JSON records of objects
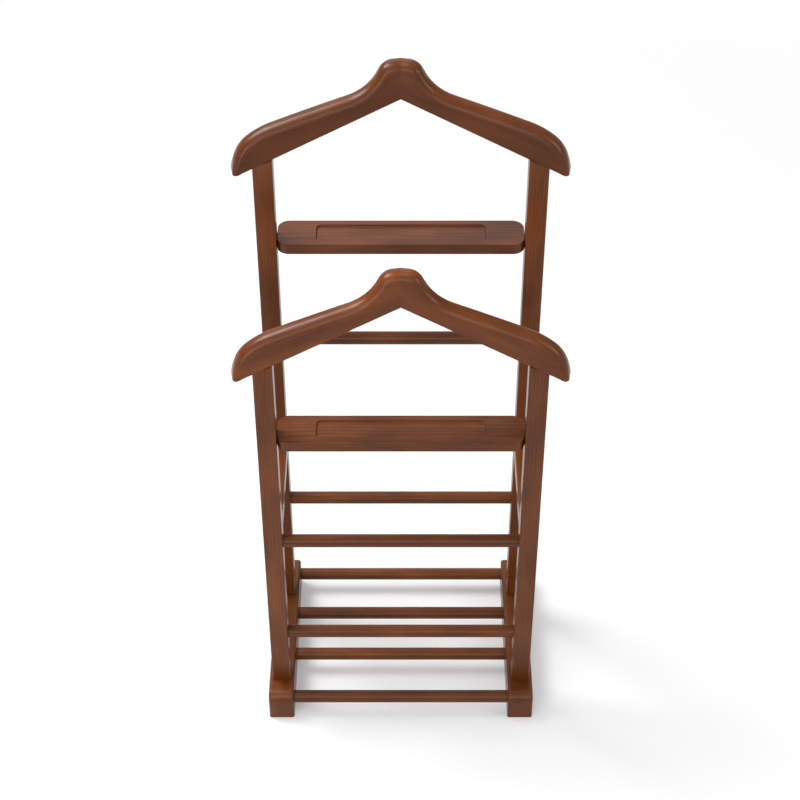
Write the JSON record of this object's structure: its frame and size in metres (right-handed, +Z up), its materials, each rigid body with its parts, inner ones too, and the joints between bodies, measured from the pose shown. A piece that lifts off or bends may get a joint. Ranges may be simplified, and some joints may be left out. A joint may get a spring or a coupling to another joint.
{
  "type": "clothes valet stand",
  "caption": "Free-standing double clothes valet in stained hardwood: a low and a high frame, each with a curved hanger, tray and trouser bar, over a shoe rack.",
  "frame": {"origin": "on the floor, in the middle of the box round the stand", "axes": "+X towards the viewer's right along the bars, +Y from the low front frame to the high rear frame, +Z up"},
  "size_m": [0.4516, 0.2888, 1.0052],
  "materials": {
    "frame_wood": "red-brown stained hardwood under satin lacquer",
    "bar_wood": "red-brown stained hardwood rod under satin lacquer",
    "dowel_wood": "plain beech, unfinished",
    "screw_steel": "zinc-plated steel",
    "glide_felt": "dark pressed felt"
  },
  "bodies": {
    "root": {"left_foot": "frame_wood", "right_foot": "frame_wood", "front_left_upright": "frame_wood", "front_right_upright": "frame_wood", "rear_left_upright": "frame_wood", "rear_right_upright": "frame_wood", "left_side_rail": "frame_wood", "right_side_rail": "frame_wood", "front_hanger_left": "frame_wood", "front_hanger_right": "frame_wood", "rear_hanger_left": "frame_wood", "rear_hanger_right": "frame_wood", "front_tray": "frame_wood", "rear_tray": "frame_wood", "front_trouser_bar": "bar_wood", "rear_trouser_bar": "bar_wood", "front_lower_bar": "bar_wood", "rear_lower_bar": "bar_wood", "shoe_bar_1": "bar_wood", "shoe_bar_2": "bar_wood", "shoe_bar_3": "bar_wood", "shoe_bar_4": "bar_wood", "mitre_dowels": "dowel_wood", "hanger_dowels": "dowel_wood", "rail_dowels": "dowel_wood", "tray_dowels": "dowel_wood", "foot_dowels": "dowel_wood", "foot_screws": "screw_steel", "foot_glides": "glide_felt"}
  },
  "joints": []
}
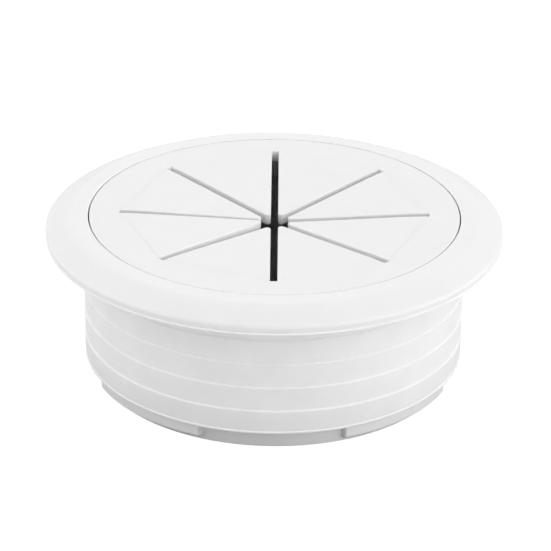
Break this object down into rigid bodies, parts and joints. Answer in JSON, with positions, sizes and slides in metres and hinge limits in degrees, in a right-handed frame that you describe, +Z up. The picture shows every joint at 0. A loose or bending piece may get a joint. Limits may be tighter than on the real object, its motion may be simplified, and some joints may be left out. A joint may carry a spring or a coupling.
{
  "type": "desk grommet",
  "caption": "Round cable grommet for a desktop: a wide trim flange over a ribbed barrel, with a drop-in lid slit into springy petals around a small centre hole.",
  "frame": {"origin": "centre of the tube's lower end, on the grommet's axis", "axes": "+Z up along the axis towards the lid's visible face, -Y the front, with one pair of slits along Y"},
  "size_m": [0.096, 0.096, 0.0351],
  "materials": {
    "flange_plastic": "satin moulded white plastic",
    "sleeve_plastic": "matte, slightly mottled white plastic",
    "lid_plastic": "satin moulded white plastic, flexible"
  },
  "bodies": {
    "base": {"trim_flange": "flange_plastic", "ribbed_sleeve": "sleeve_plastic"},
    "lid": {"lid_ring": "lid_plastic"},
    "petal_1": {"petal_1": "lid_plastic"},
    "petal_2": {"petal_2": "lid_plastic"},
    "petal_3": {"petal_3": "lid_plastic"},
    "petal_4": {"petal_4": "lid_plastic"},
    "petal_5": {"petal_5": "lid_plastic"},
    "petal_6": {"petal_6": "lid_plastic"},
    "petal_7": {"petal_7": "lid_plastic"},
    "petal_8": {"petal_8": "lid_plastic"}
  },
  "joints": [
    {"name": "lid_lift", "type": "slide", "parent": "base", "child": "lid", "axis": [0, 0, 1], "range_m": [0, 0.012]},
    {"name": "petal_1_flex", "type": "hinge", "parent": "lid", "child": "petal_1", "pos_m": [0.01149, -0.02774, 0.03455], "axis": [-0.9239, -0.3827, 0], "range_deg": [-30, 55], "stiffness_Nm_per_rad": 0.02},
    {"name": "petal_2_flex", "type": "hinge", "parent": "lid", "child": "petal_2", "pos_m": [0.02774, -0.01149, 0.03455], "axis": [-0.3827, -0.9239, 0], "range_deg": [-30, 55], "stiffness_Nm_per_rad": 0.02},
    {"name": "petal_3_flex", "type": "hinge", "parent": "lid", "child": "petal_3", "pos_m": [0.02774, 0.01149, 0.03455], "axis": [0.3827, -0.9239, 0], "range_deg": [-30, 55], "stiffness_Nm_per_rad": 0.02},
    {"name": "petal_4_flex", "type": "hinge", "parent": "lid", "child": "petal_4", "pos_m": [0.01149, 0.02774, 0.03455], "axis": [0.9239, -0.3827, 0], "range_deg": [-30, 55], "stiffness_Nm_per_rad": 0.02},
    {"name": "petal_5_flex", "type": "hinge", "parent": "lid", "child": "petal_5", "pos_m": [-0.01149, 0.02774, 0.03455], "axis": [0.9239, 0.3827, 0], "range_deg": [-30, 55], "stiffness_Nm_per_rad": 0.02},
    {"name": "petal_6_flex", "type": "hinge", "parent": "lid", "child": "petal_6", "pos_m": [-0.02774, 0.01149, 0.03455], "axis": [0.3827, 0.9239, 0], "range_deg": [-30, 55], "stiffness_Nm_per_rad": 0.02},
    {"name": "petal_7_flex", "type": "hinge", "parent": "lid", "child": "petal_7", "pos_m": [-0.02774, -0.01149, 0.03455], "axis": [-0.3827, 0.9239, 0], "range_deg": [-30, 55], "stiffness_Nm_per_rad": 0.02},
    {"name": "petal_8_flex", "type": "hinge", "parent": "lid", "child": "petal_8", "pos_m": [-0.01149, -0.02774, 0.03455], "axis": [-0.9239, 0.3827, 0], "range_deg": [-30, 55], "stiffness_Nm_per_rad": 0.02}
  ]
}
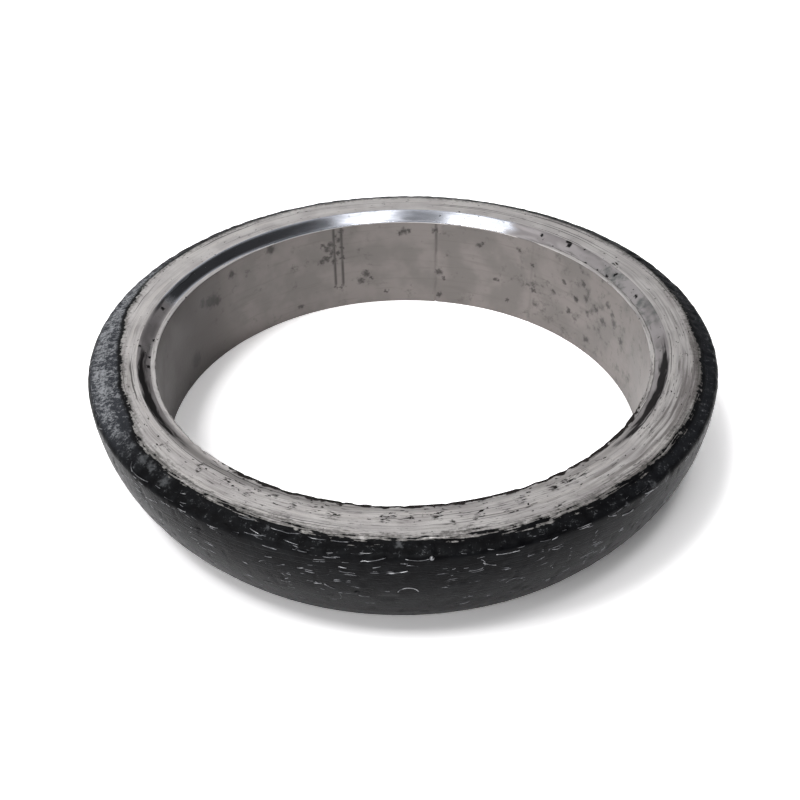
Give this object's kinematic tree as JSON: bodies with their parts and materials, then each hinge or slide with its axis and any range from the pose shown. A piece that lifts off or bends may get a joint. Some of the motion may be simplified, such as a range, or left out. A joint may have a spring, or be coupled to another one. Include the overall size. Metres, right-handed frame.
{
  "type": "exhaust gasket",
  "caption": "Ring gasket for a ball-and-socket exhaust joint: flat sealing face with a polished recess round the bore, and a curved seat that narrows to a flat land.",
  "frame": {"origin": "on the ring's axis, in the plane of the narrow end that it stands on", "axes": "+Z along the ring's axis, from the narrow end up to the flat sealing face; -Y towards the picture's camera; +X to its right"},
  "size_m": [0.07, 0.07, 0.013],
  "materials": {
    "pressed_mesh": "knitted steel wire pressed with graphite: dull grey sealing face and bore, near-black ball seat with wire showing"
  },
  "bodies": {
    "root": {"gasket_ring": "pressed_mesh"}
  },
  "joints": []
}
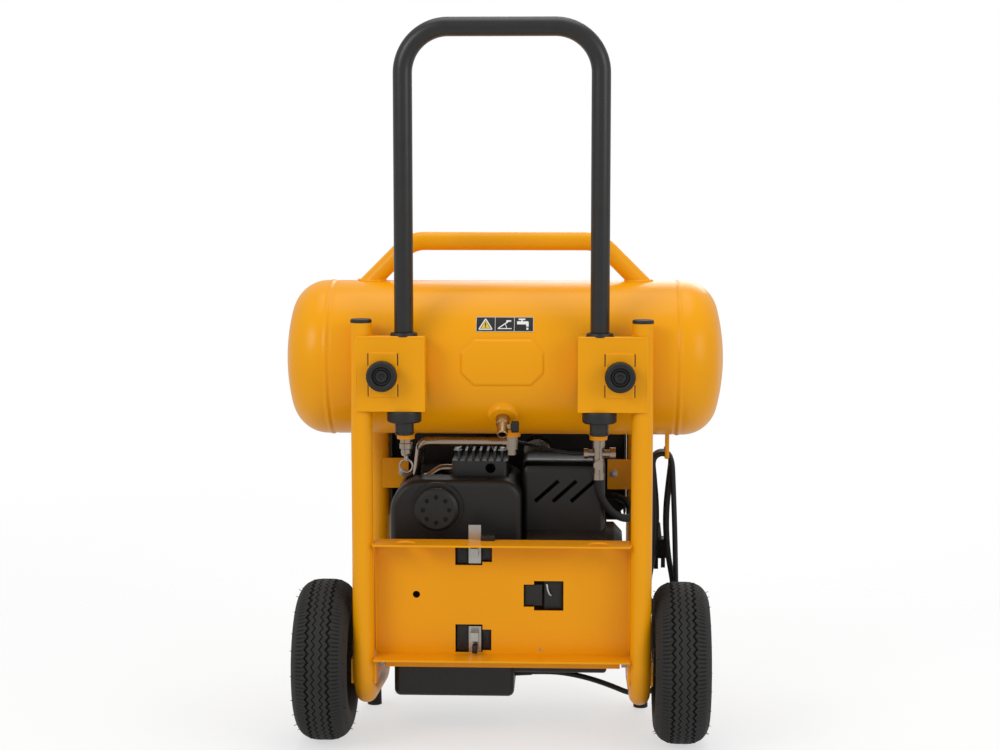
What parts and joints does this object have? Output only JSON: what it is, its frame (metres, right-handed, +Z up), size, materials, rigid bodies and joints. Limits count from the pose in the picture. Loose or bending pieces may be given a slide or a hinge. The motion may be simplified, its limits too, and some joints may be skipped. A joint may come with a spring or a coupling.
{
  "type": "portable air compressor",
  "caption": "Wheeled air compressor: horizontal tank between welded tube loops, direct-drive pump below, telescopic pull handle and front console.",
  "frame": {"origin": "on the floor, under the middle of the bounding box (the tank axis is straight above it)", "axes": "+Z up, +X to the right of somebody standing behind the machine at the pull handle, +Y from the handle towards the front console"},
  "size_m": [0.602, 0.37, 0.98],
  "materials": {
    "yellow_paint": "gloss powder coat",
    "black_paint": "satin",
    "black_plastic": "fine grain",
    "rubber": "matt",
    "tyre": "moulded tread",
    "nickel": "satin nickel",
    "steel": "zinc plated",
    "bare_tube": "satin",
    "gauge_black": "gloss",
    "glass": "clear",
    "needle_red": "matt",
    "filter_felt": "felt"
  },
  "bodies": {
    "chassis": {"air_hose": "rubber", "base_plate": "yellow_paint", "carry_handle": "yellow_paint", "check_valve": "nickel", "clamp_bracket_left": "yellow_paint", "clamp_bracket_right": "yellow_paint", "cord_hank": "rubber", "cord_plug": "rubber", "coupler_body": "nickel", "crank_bearings": "steel", "crankcase": "bare_tube", "cylinder": "bare_tube", "cylinder_head": "bare_tube", "discharge_tube": "bare_tube", "drain_elbow": "nickel", "filter_cap": "black_plastic", "filter_element": "filter_felt", "front_console": "black_plastic", "front_feet": "rubber", "gauge_cases": "gauge_black", "gauge_lenses": "glass", "guide_collars": "black_plastic", "manifold": "nickel", "motor_housing": "black_paint", "motor_shroud": "black_plastic", "piston_rod": "bare_tube", "power_cord": "rubber", "pressure_switch": "black_plastic", "pump_shroud": "black_plastic", "rear_panel": "yellow_paint", "regulator_body": "nickel", "rubber_mounts": "rubber", "safety_valve": "nickel", "side_loop_left": "yellow_paint", "side_loop_right": "yellow_paint", "spring_clips": "steel", "stator": "steel", "strain_relief": "rubber", "tank_shell": "yellow_paint", "tube_caps": "black_plastic", "unloader_tube": "rubber", "wheel_axles": "steel"},
    "handle": {"handle_tube": "black_paint", "handle_plugs": "black_plastic"},
    "wheel_right": {"tyre_right": "tyre", "rim_right": "black_plastic"},
    "wheel_left": {"tyre_left": "tyre", "rim_left": "black_plastic"},
    "knob_right": {"clamp_knob_right": "black_plastic"},
    "knob_left": {"clamp_knob_left": "black_plastic"},
    "drain_tap": {"drain_knob": "black_plastic"},
    "crank": {"crankshaft": "steel", "rotor": "steel", "cooling_fan": "black_plastic"},
    "safety_pull": {"safety_ring": "steel"},
    "pressure_knob": {"regulator_knob": "black_plastic"},
    "power_lever": {"switch_lever": "black_plastic"},
    "tank_hand": {"tank_needle": "needle_red"},
    "outlet_hand": {"outlet_needle": "needle_red"},
    "quick_sleeve": {"coupler_sleeve": "nickel"}
  },
  "joints": [
    {"name": "handle_slide", "type": "slide", "parent": "chassis", "child": "handle", "axis": [0, 0, -1], "range_m": [0, 0.3]},
    {"name": "wheel_right_spin", "type": "hinge", "parent": "chassis", "child": "wheel_right", "pos_m": [0.247, -0.075, 0.11], "axis": [1, 0, 0], "continuous": true},
    {"name": "wheel_left_spin", "type": "hinge", "parent": "chassis", "child": "wheel_left", "pos_m": [-0.247, -0.075, 0.11], "axis": [1, 0, 0], "continuous": true},
    {"name": "knob_right_turn", "type": "hinge", "parent": "chassis", "child": "knob_right", "pos_m": [0.1565, -0.15, 0.512], "axis": [0, -1, 0], "range_deg": [0, 720]},
    {"name": "knob_left_turn", "type": "hinge", "parent": "chassis", "child": "knob_left", "pos_m": [-0.1565, -0.15, 0.512], "axis": [0, -1, 0], "range_deg": [0, 720]},
    {"name": "drain_turn", "type": "hinge", "parent": "chassis", "child": "drain_tap", "pos_m": [0.0118, -0.09401, 0.43735], "axis": [1, 0, 0], "range_deg": [0, 360]},
    {"name": "crank_spin", "type": "hinge", "parent": "chassis", "child": "crank", "pos_m": [0, 0.03, 0.215], "axis": [1, 0, 0], "continuous": true},
    {"name": "safety_ring_pull", "type": "slide", "parent": "chassis", "child": "safety_pull", "axis": [0, 0, -1], "range_m": [0, 0.003], "stiffness_N_per_m": 1500},
    {"name": "pressure_knob_turn", "type": "hinge", "parent": "chassis", "child": "pressure_knob", "pos_m": [0, 0.175, 0.327], "axis": [0, 1, 0], "range_deg": [0, 1080]},
    {"name": "power_lever_turn", "type": "hinge", "parent": "chassis", "child": "power_lever", "pos_m": [-0.058, 0.17, 0.327], "axis": [0, 1, 0], "range_deg": [0, 90]},
    {"name": "tank_needle_turn", "type": "hinge", "parent": "chassis", "child": "tank_hand", "pos_m": [-0.042, 0.168, 0.366], "axis": [0, -1, 0], "range_deg": [0, 270], "stiffness_Nm_per_rad": 0.002},
    {"name": "outlet_needle_turn", "type": "hinge", "parent": "chassis", "child": "outlet_hand", "pos_m": [0.042, 0.168, 0.366], "axis": [0, -1, 0], "range_deg": [0, 270], "stiffness_Nm_per_rad": 0.002},
    {"name": "coupler_sleeve_pull", "type": "slide", "parent": "chassis", "child": "quick_sleeve", "axis": [0, -1, 0], "range_m": [0, 0.0035], "stiffness_N_per_m": 600}
  ]
}
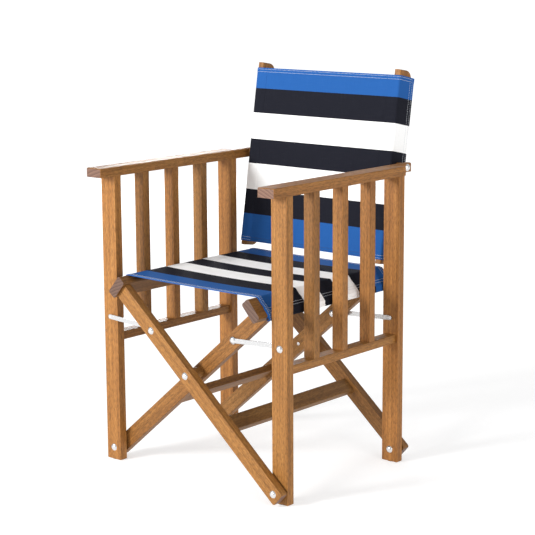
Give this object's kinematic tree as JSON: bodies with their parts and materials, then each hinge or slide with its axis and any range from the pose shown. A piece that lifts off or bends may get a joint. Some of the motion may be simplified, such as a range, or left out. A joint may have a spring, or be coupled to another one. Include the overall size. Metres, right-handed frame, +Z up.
{
  "type": "director chair",
  "caption": "Folding director chair: slatted wooden sides, crossed ladders with steel links, a striped seat sling and a striped back sling on pivoting posts.",
  "frame": {"origin": "on the floor, midway across the chair's width and midway between its foremost and rearmost points", "axes": "+Z up; the chair faces -Y; +X is the side of a standing viewer's right hand when looking along +Y"},
  "size_m": [0.58, 0.6066, 0.9426],
  "materials": {
    "wood": "oiled golden-brown hardwood, satin",
    "canvas": "woven canvas in blue, near-black and white stripes",
    "bolt_steel": "plain bright dome heads",
    "strip_steel": "bright flat strip",
    "black_plastic": "black nail-on glide"
  },
  "bodies": {
    "side_right": {"leg_front_right": "wood", "leg_rear_right": "wood", "side_rail_right": "wood", "slat_right_1": "wood", "slat_right_2": "wood", "slat_right_3": "wood", "armrest_right": "wood", "glide_front_right": "black_plastic", "glide_rear_right": "black_plastic", "foot_bolt_front_right": "bolt_steel", "foot_bolt_rear_right": "bolt_steel", "link_pin_front_right": "bolt_steel", "link_pin_rear_right": "bolt_steel", "back_bolt_right": "bolt_steel", "back_spacer_right": "wood"},
    "ladder_a": {"member_front_a": "wood", "member_rear_a": "wood", "stretcher_a": "wood", "seat_rail_left": "wood", "seat_rod_left": "wood", "link_bolt_front_a": "bolt_steel", "link_bolt_rear_a": "bolt_steel", "crossing_bolt_front": "bolt_steel", "crossing_bolt_rear": "bolt_steel", "crossing_spacer_front": "wood", "crossing_spacer_rear": "wood", "seat_sling": "canvas"},
    "ladder_b": {"member_front_b": "wood", "member_rear_b": "wood", "stretcher_b": "wood", "seat_rail_right": "wood", "seat_rod_right": "wood", "link_bolt_front_b": "bolt_steel", "link_bolt_rear_b": "bolt_steel"},
    "side_left": {"leg_front_left": "wood", "leg_rear_left": "wood", "side_rail_left": "wood", "slat_left_1": "wood", "slat_left_2": "wood", "slat_left_3": "wood", "armrest_left": "wood", "glide_front_left": "black_plastic", "glide_rear_left": "black_plastic", "foot_bolt_front_left": "bolt_steel", "foot_bolt_rear_left": "bolt_steel", "link_pin_front_left": "bolt_steel", "link_pin_rear_left": "bolt_steel", "back_bolt_left": "bolt_steel", "back_spacer_left": "wood"},
    "links_right": {"link_front_right": "strip_steel", "link_rear_right": "strip_steel", "link_cap_front_right": "bolt_steel"},
    "links_left": {"link_front_left": "strip_steel", "link_rear_left": "strip_steel"},
    "back_right": {"stile_right": "wood", "back_sling": "canvas"},
    "back_left": {"stile_left": "wood"}
  },
  "joints": [
    {"name": "fold", "type": "hinge", "parent": "side_right", "child": "ladder_a", "pos_m": [0.265, -0.04061, 0.03], "axis": [0, 1, 0], "range_deg": [0, 34.5]},
    {"name": "scissor", "type": "hinge", "parent": "ladder_a", "child": "ladder_b", "pos_m": [0, -0.04061, 0.258], "axis": [0, 1, 0], "range_deg": [-77.9, 0], "deforming": ["seat_sling"]},
    {"name": "left_foot", "type": "hinge", "parent": "ladder_b", "child": "side_left", "pos_m": [-0.265, -0.04061, 0.03], "axis": [0, 1, 0], "range_deg": [0, 34.6]},
    {"name": "link_right", "type": "hinge", "parent": "side_right", "child": "links_right", "pos_m": [0.265, -0.04061, 0.358], "axis": [0, 1, 0], "range_deg": [0, 66.9]},
    {"name": "link_left", "type": "hinge", "parent": "side_left", "child": "links_left", "pos_m": [-0.265, -0.04061, 0.358], "axis": [0, 1, 0], "range_deg": [-66.9, 0]},
    {"name": "back_right_turn", "type": "hinge", "parent": "side_right", "child": "back_right", "pos_m": [0.2145, 0.23139, 0.7107], "axis": [-1, 0, 0], "range_deg": [0, 169.6], "deforming": ["back_sling"]},
    {"name": "back_left_turn", "type": "hinge", "parent": "side_left", "child": "back_left", "pos_m": [-0.2145, 0.23139, 0.7107], "axis": [-1, 0, 0], "range_deg": [0, 169.6]}
  ],
  "couplings": [
    {"joint": "scissor", "follows": "fold", "ratio": -2.25},
    {"joint": "left_foot", "follows": "fold", "ratio": 1},
    {"joint": "link_right", "follows": "fold", "ratio": 1.9318},
    {"joint": "link_left", "follows": "fold", "ratio": -1.9318},
    {"joint": "back_right_turn", "follows": "fold", "ratio": 4.9},
    {"joint": "back_left_turn", "follows": "fold", "ratio": 4.9}
  ]
}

## [Task]
Pick out all lines containing the string "into".

## [Answer below]
Break this object down into rigid bodies, parts and joints. Answer in JSON, with positions, sizes and slides in metres and hinge limits in degrees, in a right-handed frame that you describe, +Z up. The picture shows every joint at 0. A loose or bending piece may get a joint. Limits may be tighter than on the real object, its motion may be simplified, and some joints may be left out. A joint may carry a spring or a coupling.
  "caption": "Round cable grommet for a desktop: a wide trim flange over a ribbed barrel, with a drop-in lid slit into springy petals around a small centre hole.",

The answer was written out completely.